* Exercise prompt
Copy the records below exactly as they appear.

--- START OF Record set ---

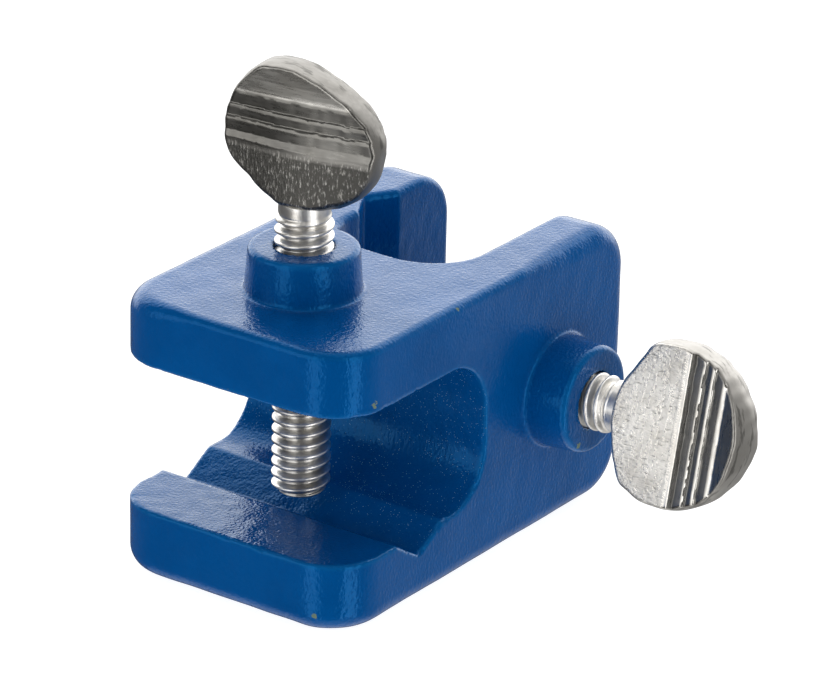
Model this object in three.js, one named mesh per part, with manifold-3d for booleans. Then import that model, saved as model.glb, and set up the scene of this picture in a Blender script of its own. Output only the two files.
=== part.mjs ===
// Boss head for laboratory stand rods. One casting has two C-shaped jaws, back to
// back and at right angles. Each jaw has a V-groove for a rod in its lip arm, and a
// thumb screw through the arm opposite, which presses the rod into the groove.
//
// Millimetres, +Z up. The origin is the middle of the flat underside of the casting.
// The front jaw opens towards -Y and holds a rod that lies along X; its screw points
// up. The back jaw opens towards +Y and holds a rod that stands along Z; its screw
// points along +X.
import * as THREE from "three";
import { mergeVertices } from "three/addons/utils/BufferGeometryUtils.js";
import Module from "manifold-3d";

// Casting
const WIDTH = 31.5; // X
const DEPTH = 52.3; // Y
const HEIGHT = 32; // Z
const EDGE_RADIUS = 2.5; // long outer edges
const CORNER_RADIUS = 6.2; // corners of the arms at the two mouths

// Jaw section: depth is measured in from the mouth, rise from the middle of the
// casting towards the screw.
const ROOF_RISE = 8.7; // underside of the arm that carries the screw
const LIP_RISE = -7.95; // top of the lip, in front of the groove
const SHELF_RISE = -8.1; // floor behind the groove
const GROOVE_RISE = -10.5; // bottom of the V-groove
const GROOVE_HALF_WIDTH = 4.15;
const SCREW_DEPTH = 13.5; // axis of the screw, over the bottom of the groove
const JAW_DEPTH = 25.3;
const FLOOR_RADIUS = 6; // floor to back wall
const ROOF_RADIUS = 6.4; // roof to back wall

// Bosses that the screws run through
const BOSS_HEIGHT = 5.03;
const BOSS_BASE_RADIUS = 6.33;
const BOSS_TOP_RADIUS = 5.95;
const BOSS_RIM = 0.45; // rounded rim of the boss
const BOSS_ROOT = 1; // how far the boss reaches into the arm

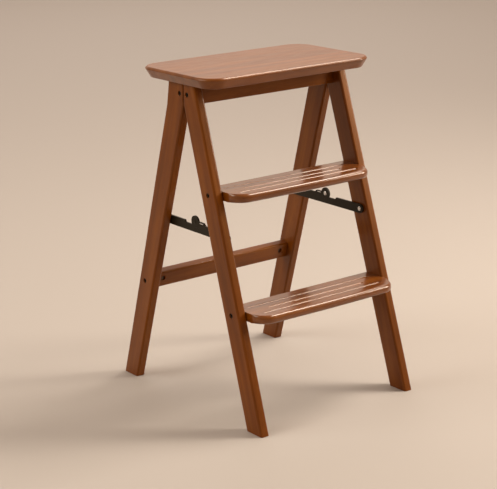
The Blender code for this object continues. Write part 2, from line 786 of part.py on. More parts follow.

--- END OF Record set ---

* Exercise response
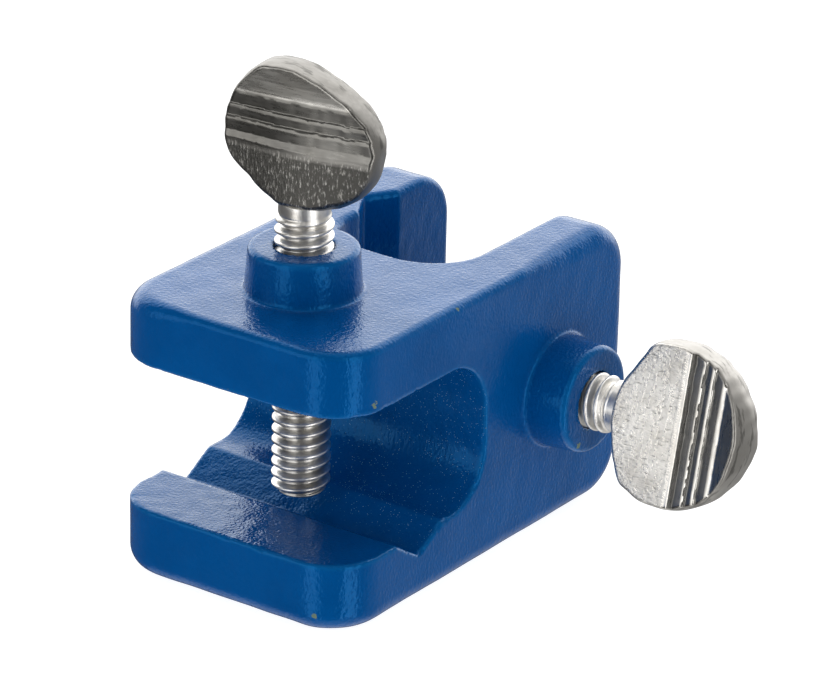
Model this object in three.js, one named mesh per part, with manifold-3d for booleans. Then import that model, saved as model.glb, and set up the scene of this picture in a Blender script of its own. Output only the two files.
=== part.mjs ===
// Boss head for laboratory stand rods. One casting has two C-shaped jaws, back to
// back and at right angles. Each jaw has a V-groove for a rod in its lip arm, and a
// thumb screw through the arm opposite, which presses the rod into the groove.
//
// Millimetres, +Z up. The origin is the middle of the flat underside of the casting.
// The front jaw opens towards -Y and holds a rod that lies along X; its screw points
// up. The back jaw opens towards +Y and holds a rod that stands along Z; its screw
// points along +X.
import * as THREE from "three";
import { mergeVertices } from "three/addons/utils/BufferGeometryUtils.js";
import Module from "manifold-3d";

// Casting
const WIDTH = 31.5; // X
const DEPTH = 52.3; // Y
const HEIGHT = 32; // Z
const EDGE_RADIUS = 2.5; // long outer edges
const CORNER_RADIUS = 6.2; // corners of the arms at the two mouths

// Jaw section: depth is measured in from the mouth, rise from the middle of the
// casting towards the screw.
const ROOF_RISE = 8.7; // underside of the arm that carries the screw
const LIP_RISE = -7.95; // top of the lip, in front of the groove
const SHELF_RISE = -8.1; // floor behind the groove
const GROOVE_RISE = -10.5; // bottom of the V-groove
const GROOVE_HALF_WIDTH = 4.15;
const SCREW_DEPTH = 13.5; // axis of the screw, over the bottom of the groove
const JAW_DEPTH = 25.3;
const FLOOR_RADIUS = 6; // floor to back wall
const ROOF_RADIUS = 6.4; // roof to back wall

// Bosses that the screws run through
const BOSS_HEIGHT = 5.03;
const BOSS_BASE_RADIUS = 6.33;
const BOSS_TOP_RADIUS = 5.95;
const BOSS_RIM = 0.45; // rounded rim of the boss
const BOSS_ROOT = 1; // how far the boss reaches into the arm

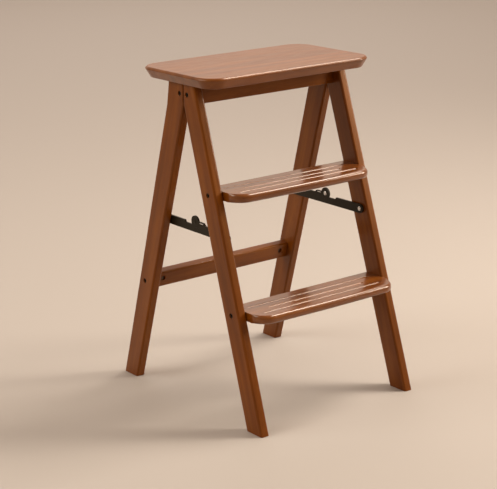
The Blender code for this object continues. Write part 2, from line 786 of part.py on. More parts follow.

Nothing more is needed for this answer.